Information shown:
/---

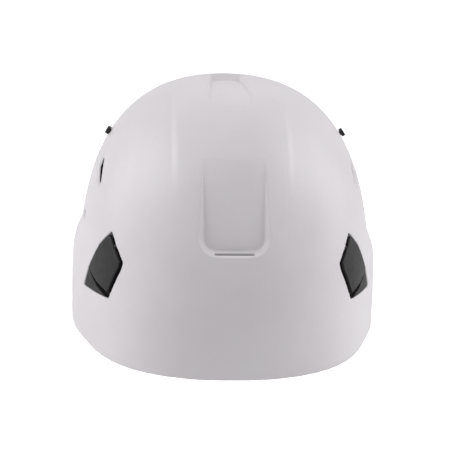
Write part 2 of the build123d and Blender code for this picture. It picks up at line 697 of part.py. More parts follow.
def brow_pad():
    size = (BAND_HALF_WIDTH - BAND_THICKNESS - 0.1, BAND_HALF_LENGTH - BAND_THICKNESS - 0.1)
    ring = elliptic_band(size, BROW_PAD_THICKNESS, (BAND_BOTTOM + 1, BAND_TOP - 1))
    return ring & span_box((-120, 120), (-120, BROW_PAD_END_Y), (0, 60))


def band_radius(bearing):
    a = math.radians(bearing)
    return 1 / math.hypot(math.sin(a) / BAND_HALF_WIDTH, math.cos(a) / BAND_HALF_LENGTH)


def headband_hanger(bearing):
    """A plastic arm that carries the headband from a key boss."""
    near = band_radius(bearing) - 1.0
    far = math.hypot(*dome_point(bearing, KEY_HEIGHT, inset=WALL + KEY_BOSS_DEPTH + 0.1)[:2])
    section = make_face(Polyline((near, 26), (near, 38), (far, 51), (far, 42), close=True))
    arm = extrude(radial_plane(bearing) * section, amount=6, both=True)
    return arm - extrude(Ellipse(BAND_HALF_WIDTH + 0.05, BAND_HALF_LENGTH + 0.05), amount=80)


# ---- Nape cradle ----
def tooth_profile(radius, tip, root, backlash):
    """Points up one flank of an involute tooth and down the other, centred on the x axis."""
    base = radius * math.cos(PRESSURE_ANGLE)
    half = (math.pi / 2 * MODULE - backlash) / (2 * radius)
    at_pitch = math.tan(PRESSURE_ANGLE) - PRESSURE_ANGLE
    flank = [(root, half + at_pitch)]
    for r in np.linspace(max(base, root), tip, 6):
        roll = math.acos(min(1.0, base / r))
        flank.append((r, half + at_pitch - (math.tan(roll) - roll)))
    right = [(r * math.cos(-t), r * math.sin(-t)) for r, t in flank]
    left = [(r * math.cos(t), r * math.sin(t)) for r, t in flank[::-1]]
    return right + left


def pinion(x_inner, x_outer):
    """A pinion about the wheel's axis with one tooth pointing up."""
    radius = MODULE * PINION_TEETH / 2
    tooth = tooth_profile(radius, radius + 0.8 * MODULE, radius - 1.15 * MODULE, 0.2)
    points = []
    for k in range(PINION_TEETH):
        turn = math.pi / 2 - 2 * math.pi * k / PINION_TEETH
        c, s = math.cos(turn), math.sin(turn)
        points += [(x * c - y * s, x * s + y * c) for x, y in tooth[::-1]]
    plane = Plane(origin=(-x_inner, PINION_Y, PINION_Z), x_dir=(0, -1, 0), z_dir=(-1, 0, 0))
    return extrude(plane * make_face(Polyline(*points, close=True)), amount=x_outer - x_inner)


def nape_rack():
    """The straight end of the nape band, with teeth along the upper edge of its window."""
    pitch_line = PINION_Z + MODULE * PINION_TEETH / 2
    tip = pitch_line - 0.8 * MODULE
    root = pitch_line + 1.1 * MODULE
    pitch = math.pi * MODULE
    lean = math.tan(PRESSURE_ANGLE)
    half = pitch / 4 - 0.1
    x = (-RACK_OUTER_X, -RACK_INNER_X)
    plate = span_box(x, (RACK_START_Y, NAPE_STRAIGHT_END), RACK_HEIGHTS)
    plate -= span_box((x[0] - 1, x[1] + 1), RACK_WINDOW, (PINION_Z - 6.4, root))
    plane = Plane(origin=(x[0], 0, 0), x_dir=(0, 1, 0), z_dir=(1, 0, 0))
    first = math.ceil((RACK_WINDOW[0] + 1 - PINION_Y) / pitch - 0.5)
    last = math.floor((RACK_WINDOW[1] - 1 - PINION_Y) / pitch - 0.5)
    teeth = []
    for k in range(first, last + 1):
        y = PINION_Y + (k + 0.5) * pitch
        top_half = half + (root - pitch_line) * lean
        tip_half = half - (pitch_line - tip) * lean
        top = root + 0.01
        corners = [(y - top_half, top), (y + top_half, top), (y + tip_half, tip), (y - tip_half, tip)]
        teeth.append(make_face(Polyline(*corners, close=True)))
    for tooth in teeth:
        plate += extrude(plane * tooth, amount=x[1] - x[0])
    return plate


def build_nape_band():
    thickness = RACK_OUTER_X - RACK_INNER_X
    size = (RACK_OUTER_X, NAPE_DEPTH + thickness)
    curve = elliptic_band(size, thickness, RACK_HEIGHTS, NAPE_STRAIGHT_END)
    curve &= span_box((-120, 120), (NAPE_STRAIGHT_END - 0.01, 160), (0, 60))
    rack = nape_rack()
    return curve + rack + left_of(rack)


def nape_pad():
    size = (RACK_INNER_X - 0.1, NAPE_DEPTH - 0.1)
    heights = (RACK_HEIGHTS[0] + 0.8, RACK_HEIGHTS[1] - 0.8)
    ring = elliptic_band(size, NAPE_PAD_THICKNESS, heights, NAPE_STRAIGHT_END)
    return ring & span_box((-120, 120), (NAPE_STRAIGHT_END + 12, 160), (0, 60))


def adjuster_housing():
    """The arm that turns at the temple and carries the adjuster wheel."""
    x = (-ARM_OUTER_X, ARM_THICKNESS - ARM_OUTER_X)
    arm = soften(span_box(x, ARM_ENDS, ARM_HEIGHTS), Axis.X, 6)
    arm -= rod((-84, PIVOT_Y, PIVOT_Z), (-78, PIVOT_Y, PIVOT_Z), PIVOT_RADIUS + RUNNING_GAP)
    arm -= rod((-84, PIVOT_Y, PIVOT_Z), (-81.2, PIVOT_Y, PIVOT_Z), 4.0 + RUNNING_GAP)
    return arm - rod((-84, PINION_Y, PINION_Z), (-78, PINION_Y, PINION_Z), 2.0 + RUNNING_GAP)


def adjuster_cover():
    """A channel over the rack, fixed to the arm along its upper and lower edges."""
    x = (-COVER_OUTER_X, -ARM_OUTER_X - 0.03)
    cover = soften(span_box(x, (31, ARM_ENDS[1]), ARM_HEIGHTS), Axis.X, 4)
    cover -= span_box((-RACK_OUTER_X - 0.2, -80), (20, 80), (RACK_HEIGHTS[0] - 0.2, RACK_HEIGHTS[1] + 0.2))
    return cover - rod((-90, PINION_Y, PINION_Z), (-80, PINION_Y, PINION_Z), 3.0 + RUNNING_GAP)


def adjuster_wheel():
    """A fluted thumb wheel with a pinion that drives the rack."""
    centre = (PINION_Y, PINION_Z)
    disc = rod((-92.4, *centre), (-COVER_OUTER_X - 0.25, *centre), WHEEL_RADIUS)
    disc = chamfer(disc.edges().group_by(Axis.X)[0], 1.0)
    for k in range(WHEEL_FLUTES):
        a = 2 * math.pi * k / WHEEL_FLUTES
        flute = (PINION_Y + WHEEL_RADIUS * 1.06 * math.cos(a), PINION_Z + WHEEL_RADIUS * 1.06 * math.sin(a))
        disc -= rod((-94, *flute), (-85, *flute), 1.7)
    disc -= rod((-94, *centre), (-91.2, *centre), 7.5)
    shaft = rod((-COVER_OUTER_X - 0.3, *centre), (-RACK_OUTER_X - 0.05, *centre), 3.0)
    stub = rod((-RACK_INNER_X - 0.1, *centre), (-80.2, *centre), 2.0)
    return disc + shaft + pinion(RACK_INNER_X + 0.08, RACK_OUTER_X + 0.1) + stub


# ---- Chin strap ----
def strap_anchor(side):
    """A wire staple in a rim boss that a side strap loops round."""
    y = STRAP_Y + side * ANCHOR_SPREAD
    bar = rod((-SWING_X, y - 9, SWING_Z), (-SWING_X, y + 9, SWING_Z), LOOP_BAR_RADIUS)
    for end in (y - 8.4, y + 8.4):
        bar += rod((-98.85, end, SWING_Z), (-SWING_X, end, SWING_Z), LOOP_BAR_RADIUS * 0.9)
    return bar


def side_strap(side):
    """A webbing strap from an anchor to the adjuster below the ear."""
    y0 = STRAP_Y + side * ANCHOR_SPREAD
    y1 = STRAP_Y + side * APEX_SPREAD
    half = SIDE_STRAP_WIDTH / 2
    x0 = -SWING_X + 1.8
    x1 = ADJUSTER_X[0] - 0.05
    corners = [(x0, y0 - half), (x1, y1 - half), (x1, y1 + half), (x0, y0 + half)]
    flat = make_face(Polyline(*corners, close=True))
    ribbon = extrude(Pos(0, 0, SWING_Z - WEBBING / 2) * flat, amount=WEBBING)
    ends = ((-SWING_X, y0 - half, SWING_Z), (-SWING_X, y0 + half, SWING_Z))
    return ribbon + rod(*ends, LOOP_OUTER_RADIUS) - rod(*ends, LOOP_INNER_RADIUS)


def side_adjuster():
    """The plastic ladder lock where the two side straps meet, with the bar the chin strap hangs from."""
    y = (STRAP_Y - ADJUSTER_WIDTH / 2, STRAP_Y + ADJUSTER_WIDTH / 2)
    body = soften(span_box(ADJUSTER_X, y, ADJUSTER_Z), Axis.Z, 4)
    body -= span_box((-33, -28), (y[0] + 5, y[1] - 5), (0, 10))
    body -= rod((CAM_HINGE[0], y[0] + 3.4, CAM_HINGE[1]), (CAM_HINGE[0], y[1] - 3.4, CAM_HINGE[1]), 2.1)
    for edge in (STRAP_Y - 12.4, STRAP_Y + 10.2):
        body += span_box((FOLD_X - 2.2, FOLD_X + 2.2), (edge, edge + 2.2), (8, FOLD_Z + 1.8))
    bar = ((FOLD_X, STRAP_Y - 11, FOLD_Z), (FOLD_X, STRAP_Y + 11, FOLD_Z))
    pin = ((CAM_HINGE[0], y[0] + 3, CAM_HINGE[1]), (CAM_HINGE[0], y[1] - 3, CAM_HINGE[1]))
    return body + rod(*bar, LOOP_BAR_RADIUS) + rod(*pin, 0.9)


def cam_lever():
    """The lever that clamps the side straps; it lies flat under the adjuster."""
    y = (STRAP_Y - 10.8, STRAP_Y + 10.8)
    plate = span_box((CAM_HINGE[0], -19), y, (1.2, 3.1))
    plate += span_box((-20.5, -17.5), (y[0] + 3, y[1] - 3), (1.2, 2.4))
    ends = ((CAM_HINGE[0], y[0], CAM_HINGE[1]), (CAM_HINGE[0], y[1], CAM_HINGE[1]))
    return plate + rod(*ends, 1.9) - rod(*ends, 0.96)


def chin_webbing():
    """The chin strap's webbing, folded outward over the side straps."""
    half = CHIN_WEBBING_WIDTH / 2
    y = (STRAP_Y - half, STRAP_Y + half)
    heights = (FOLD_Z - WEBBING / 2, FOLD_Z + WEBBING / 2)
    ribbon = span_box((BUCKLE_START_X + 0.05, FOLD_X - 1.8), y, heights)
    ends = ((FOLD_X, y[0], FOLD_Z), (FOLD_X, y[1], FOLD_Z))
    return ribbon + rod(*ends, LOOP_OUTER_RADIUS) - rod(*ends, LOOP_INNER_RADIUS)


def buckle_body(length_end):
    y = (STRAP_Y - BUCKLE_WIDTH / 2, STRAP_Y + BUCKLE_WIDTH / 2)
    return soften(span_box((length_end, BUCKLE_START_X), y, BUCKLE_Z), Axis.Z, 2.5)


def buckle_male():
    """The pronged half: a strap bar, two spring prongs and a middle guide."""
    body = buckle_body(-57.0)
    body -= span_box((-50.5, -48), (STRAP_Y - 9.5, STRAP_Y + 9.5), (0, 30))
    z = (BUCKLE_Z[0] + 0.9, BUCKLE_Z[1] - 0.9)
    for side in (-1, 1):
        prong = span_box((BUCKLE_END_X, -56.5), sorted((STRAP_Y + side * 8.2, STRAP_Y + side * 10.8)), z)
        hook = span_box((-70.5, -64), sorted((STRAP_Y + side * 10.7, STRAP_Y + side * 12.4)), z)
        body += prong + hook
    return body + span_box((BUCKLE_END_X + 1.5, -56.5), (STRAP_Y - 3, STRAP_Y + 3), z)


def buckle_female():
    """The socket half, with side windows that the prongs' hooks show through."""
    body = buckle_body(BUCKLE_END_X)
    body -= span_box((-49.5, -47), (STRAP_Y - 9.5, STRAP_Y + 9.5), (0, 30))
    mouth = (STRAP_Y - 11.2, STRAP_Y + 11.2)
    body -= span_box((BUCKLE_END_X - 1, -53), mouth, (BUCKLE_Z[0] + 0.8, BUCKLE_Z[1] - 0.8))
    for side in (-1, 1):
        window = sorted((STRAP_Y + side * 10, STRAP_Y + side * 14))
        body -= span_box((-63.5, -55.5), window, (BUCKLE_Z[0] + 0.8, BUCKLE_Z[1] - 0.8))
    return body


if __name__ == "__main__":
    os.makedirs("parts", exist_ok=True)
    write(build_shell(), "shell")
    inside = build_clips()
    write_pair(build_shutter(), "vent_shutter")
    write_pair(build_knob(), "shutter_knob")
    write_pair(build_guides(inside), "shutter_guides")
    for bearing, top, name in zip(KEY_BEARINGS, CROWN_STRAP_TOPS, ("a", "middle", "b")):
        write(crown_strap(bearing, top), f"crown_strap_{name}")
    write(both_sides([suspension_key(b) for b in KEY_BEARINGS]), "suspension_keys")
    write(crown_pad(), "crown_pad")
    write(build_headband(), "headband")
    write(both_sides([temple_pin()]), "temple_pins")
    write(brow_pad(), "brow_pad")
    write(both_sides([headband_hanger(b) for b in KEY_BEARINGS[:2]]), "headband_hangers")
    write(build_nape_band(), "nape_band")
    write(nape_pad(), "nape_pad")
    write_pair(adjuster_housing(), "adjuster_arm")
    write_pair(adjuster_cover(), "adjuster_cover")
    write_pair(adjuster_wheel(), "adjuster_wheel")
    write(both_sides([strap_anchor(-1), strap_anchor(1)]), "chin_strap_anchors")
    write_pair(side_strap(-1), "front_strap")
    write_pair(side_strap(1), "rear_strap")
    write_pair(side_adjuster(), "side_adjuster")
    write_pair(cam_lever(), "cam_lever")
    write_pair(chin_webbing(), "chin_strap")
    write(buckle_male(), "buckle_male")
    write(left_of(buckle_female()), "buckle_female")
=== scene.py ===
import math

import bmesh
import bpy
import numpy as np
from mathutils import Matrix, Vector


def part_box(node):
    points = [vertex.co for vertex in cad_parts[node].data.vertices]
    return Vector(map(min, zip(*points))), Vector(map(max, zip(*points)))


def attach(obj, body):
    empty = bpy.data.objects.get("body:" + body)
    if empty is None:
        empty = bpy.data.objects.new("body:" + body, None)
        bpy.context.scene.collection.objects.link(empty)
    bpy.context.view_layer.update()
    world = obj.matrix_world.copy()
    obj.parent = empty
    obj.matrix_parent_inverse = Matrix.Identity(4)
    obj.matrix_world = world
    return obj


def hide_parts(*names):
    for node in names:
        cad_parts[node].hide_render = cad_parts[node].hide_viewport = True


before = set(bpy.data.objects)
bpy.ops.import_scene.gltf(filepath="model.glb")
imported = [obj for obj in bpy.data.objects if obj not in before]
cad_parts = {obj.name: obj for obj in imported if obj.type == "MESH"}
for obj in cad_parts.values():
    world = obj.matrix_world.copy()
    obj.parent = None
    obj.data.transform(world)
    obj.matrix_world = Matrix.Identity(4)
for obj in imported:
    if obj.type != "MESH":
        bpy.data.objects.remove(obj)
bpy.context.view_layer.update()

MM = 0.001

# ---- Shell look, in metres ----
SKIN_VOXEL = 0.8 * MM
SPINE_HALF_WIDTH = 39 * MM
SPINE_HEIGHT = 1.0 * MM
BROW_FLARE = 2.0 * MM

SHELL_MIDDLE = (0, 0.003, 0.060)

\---

Exercise description:
Take the lines from the one containing "for node in" to the last line of the material above and write them out exactly.

Correct answer:
    for node in names:
        cad_parts[node].hide_render = cad_parts[node].hide_viewport = True


before = set(bpy.data.objects)
bpy.ops.import_scene.gltf(filepath="model.glb")
imported = [obj for obj in bpy.data.objects if obj not in before]
cad_parts = {obj.name: obj for obj in imported if obj.type == "MESH"}
for obj in cad_parts.values():
    world = obj.matrix_world.copy()
    obj.parent = None
    obj.data.transform(world)
    obj.matrix_world = Matrix.Identity(4)
for obj in imported:
    if obj.type != "MESH":
        bpy.data.objects.remove(obj)
bpy.context.view_layer.update()

MM = 0.001

# ---- Shell look, in metres ----
SKIN_VOXEL = 0.8 * MM
SPINE_HALF_WIDTH = 39 * MM
SPINE_HEIGHT = 1.0 * MM
BROW_FLARE = 2.0 * MM

SHELL_MIDDLE = (0, 0.003, 0.060)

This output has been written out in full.